TASK INPUTS
## Start

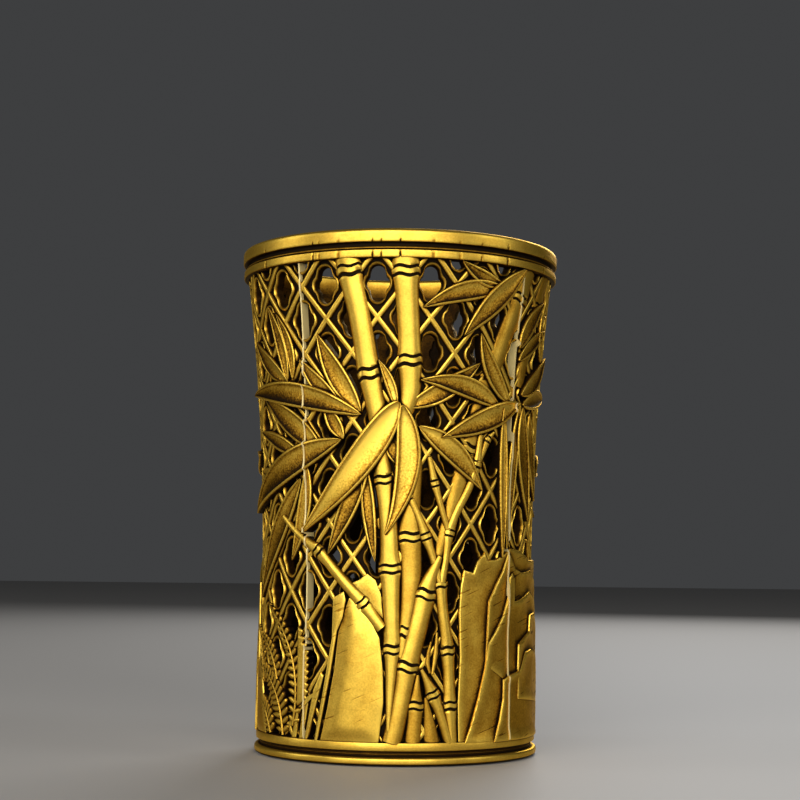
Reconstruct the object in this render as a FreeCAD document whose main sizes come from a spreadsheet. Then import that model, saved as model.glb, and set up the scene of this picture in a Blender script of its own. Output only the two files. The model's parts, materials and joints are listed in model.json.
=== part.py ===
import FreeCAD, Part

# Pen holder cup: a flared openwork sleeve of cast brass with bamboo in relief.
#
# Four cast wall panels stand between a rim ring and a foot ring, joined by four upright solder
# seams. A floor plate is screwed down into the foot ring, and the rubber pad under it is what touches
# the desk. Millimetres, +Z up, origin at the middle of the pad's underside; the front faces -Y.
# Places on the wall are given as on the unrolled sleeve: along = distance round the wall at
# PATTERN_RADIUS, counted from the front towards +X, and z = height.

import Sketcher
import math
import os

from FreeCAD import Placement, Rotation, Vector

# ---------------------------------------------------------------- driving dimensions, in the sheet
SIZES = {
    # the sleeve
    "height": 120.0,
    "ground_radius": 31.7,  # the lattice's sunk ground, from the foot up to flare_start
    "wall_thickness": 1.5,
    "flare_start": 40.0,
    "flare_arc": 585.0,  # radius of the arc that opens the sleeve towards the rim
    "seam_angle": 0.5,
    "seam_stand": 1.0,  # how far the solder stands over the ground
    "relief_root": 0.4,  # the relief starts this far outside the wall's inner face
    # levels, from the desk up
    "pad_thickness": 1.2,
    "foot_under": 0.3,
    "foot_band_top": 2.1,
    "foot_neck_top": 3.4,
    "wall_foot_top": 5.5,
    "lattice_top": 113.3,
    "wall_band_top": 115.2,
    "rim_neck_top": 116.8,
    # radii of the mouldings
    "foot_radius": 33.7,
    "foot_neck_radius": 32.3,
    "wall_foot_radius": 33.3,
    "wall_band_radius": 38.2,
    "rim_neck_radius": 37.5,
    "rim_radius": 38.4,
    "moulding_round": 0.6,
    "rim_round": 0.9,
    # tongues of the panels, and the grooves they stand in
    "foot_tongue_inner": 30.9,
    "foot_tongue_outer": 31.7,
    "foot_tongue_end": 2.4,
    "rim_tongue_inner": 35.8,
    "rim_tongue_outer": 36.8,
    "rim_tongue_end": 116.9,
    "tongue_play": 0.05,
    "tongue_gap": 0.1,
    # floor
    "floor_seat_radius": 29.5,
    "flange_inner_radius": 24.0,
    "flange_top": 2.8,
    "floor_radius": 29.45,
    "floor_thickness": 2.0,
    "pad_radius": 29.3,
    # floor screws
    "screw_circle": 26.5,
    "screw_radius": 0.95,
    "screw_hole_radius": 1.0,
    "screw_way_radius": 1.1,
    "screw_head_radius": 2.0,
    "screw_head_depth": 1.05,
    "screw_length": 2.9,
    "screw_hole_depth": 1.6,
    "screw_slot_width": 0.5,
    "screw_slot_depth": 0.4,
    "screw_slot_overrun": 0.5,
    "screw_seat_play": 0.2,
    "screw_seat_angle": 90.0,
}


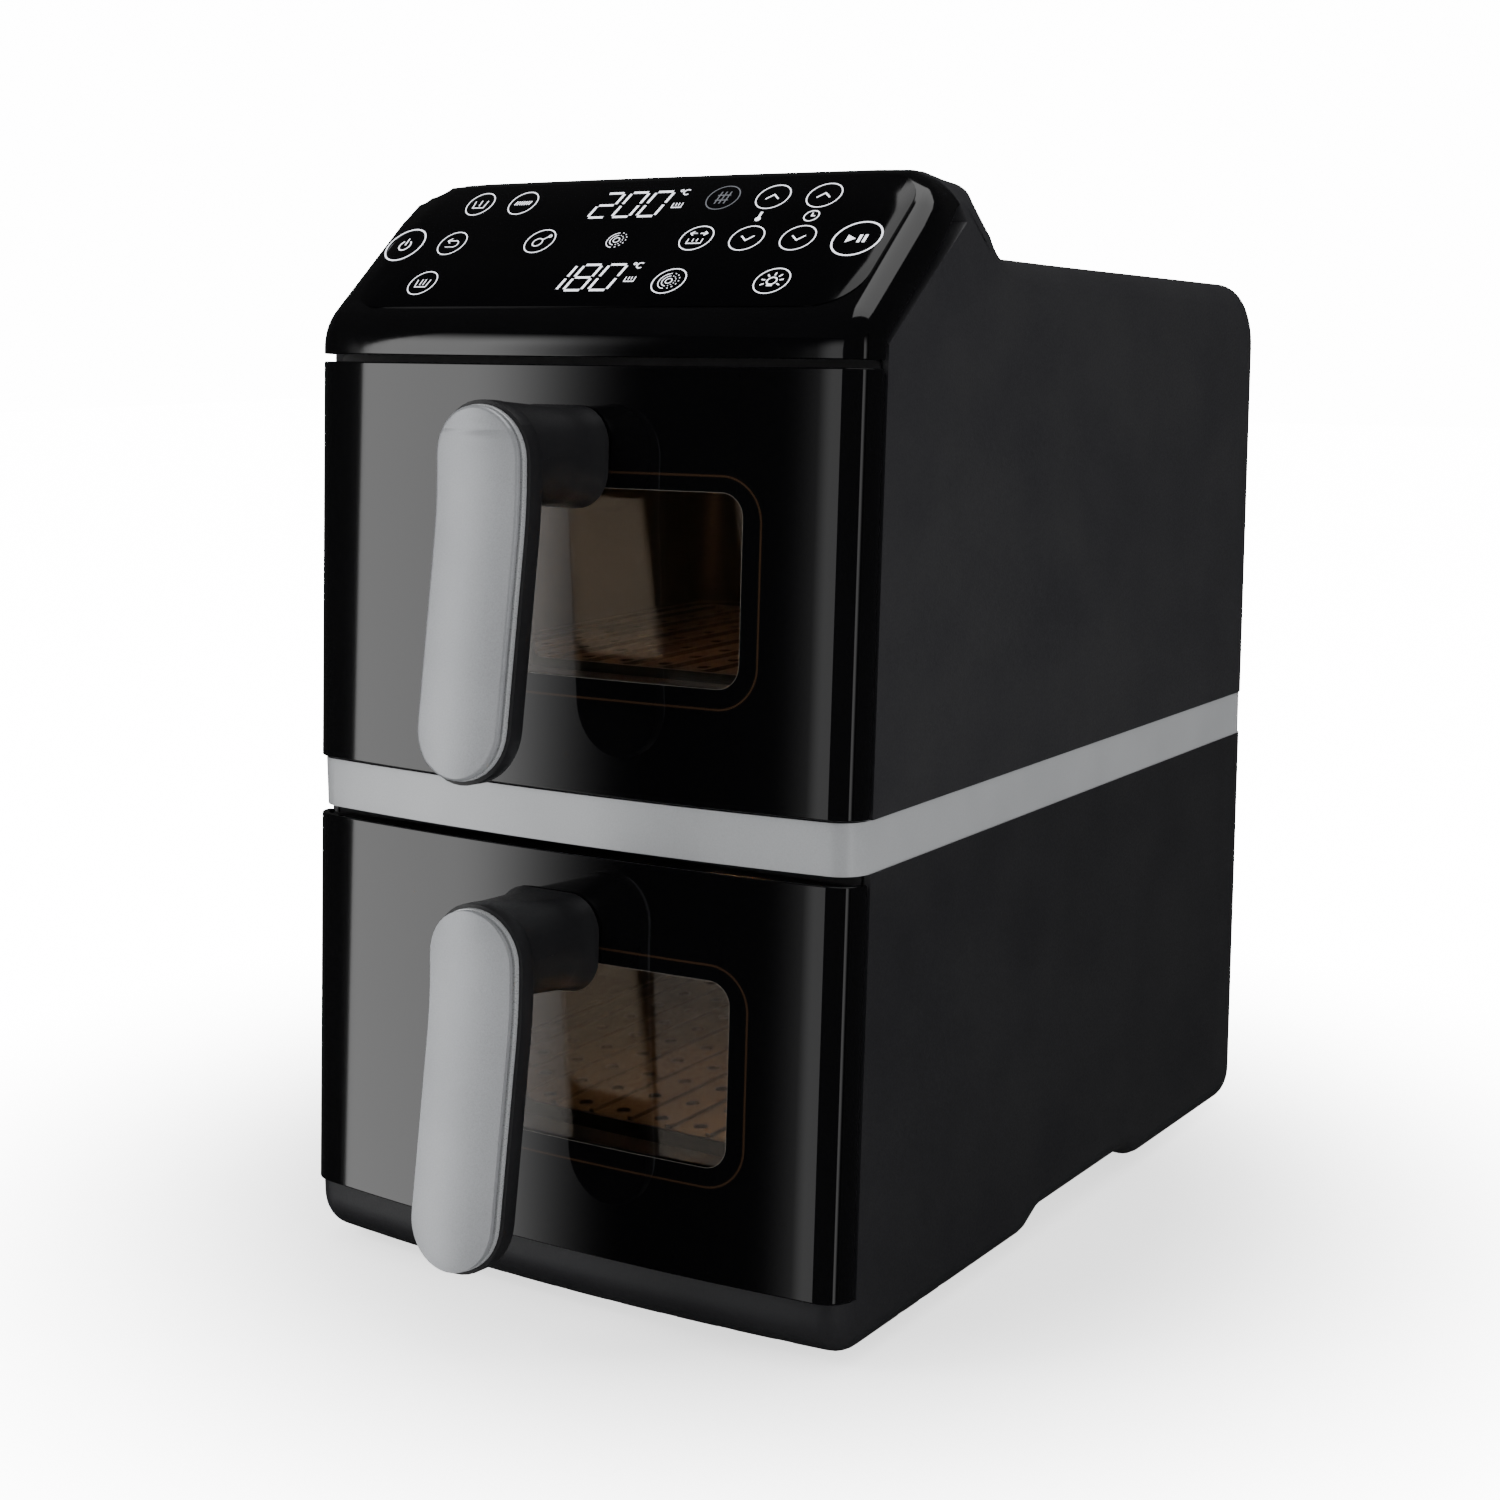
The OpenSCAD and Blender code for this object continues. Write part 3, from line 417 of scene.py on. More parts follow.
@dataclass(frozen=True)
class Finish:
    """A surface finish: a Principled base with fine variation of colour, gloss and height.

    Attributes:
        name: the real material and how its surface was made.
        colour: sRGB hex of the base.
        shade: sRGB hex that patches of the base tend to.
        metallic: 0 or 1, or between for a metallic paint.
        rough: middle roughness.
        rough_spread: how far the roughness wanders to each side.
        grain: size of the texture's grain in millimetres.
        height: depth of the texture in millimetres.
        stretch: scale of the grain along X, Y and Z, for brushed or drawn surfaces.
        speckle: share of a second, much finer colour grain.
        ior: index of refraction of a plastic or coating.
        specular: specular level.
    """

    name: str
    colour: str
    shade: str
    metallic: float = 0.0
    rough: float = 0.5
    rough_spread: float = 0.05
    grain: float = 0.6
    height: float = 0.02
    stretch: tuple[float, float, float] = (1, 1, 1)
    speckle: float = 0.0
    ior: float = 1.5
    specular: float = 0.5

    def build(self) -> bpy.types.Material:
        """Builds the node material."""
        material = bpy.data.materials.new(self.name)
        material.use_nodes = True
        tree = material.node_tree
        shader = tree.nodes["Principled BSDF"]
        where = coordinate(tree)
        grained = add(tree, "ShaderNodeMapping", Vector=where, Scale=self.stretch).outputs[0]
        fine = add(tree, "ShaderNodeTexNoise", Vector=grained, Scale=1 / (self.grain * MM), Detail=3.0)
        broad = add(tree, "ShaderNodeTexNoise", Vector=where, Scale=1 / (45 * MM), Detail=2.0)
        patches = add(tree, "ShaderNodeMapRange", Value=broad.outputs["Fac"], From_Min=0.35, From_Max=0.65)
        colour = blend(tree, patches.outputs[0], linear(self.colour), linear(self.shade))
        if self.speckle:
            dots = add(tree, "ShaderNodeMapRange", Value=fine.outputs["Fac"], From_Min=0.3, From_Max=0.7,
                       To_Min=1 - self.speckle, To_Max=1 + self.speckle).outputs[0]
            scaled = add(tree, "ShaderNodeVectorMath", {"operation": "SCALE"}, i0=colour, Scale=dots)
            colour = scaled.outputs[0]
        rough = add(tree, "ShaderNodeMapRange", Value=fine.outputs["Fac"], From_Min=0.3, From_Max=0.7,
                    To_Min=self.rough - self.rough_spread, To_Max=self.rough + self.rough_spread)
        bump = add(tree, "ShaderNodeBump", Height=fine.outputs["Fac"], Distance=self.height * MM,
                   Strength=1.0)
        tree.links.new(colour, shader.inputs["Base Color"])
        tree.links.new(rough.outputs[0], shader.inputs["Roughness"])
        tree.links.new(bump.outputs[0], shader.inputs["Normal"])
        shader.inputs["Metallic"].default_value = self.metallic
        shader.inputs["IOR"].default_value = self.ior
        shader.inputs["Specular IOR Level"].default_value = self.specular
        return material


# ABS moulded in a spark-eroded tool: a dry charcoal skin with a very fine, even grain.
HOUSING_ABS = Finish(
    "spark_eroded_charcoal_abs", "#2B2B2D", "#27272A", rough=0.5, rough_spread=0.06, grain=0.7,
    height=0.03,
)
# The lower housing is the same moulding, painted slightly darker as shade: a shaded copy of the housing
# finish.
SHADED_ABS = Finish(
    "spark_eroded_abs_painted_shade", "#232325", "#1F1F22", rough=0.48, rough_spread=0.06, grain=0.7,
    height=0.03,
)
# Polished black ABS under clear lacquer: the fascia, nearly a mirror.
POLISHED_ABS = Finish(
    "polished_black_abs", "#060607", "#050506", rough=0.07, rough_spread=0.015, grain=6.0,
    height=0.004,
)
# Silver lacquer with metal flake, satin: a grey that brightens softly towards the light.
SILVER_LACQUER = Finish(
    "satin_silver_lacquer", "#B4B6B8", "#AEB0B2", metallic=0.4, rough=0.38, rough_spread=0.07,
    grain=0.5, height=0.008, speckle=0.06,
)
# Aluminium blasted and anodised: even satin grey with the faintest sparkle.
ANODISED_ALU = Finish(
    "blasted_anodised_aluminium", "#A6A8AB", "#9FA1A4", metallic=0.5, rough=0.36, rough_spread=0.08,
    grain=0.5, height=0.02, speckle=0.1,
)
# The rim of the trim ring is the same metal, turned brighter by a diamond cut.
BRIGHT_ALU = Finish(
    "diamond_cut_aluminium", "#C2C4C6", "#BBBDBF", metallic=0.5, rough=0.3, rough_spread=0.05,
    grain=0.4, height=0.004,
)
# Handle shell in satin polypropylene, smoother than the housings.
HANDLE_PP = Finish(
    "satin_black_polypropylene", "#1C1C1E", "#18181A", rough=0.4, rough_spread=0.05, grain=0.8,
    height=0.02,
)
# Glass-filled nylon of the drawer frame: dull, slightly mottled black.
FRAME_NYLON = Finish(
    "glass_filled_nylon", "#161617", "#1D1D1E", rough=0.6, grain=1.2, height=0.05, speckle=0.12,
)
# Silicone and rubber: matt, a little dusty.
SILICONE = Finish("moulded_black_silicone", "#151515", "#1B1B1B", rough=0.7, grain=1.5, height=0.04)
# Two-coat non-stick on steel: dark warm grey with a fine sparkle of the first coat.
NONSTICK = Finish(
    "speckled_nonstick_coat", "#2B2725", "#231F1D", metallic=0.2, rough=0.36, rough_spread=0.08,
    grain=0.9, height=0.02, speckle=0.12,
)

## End

CHALLENGE
Quote every line from the beginning of the entries up to and including the line that contains "from FreeCAD import".

CORRECT ANSWER
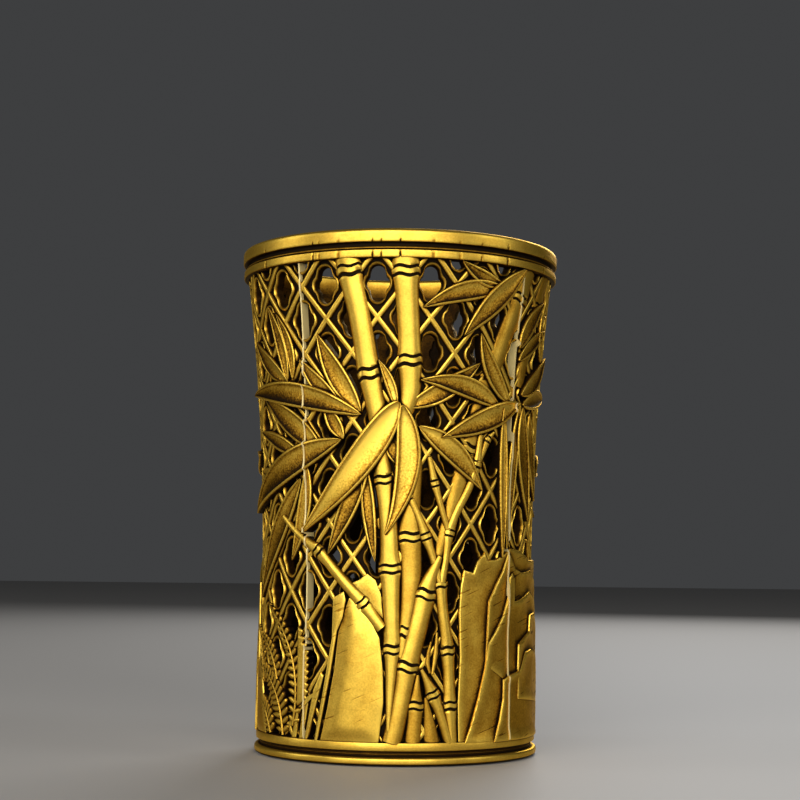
Reconstruct the object in this render as a FreeCAD document whose main sizes come from a spreadsheet. Then import that model, saved as model.glb, and set up the scene of this picture in a Blender script of its own. Output only the two files. The model's parts, materials and joints are listed in model.json.
=== part.py ===
import FreeCAD, Part

# Pen holder cup: a flared openwork sleeve of cast brass with bamboo in relief.
#
# Four cast wall panels stand between a rim ring and a foot ring, joined by four upright solder
# seams. A floor plate is screwed down into the foot ring, and the rubber pad under it is what touches
# the desk. Millimetres, +Z up, origin at the middle of the pad's underside; the front faces -Y.
# Places on the wall are given as on the unrolled sleeve: along = distance round the wall at
# PATTERN_RADIUS, counted from the front towards +X, and z = height.

import Sketcher
import math
import os

from FreeCAD import Placement, Rotation, Vector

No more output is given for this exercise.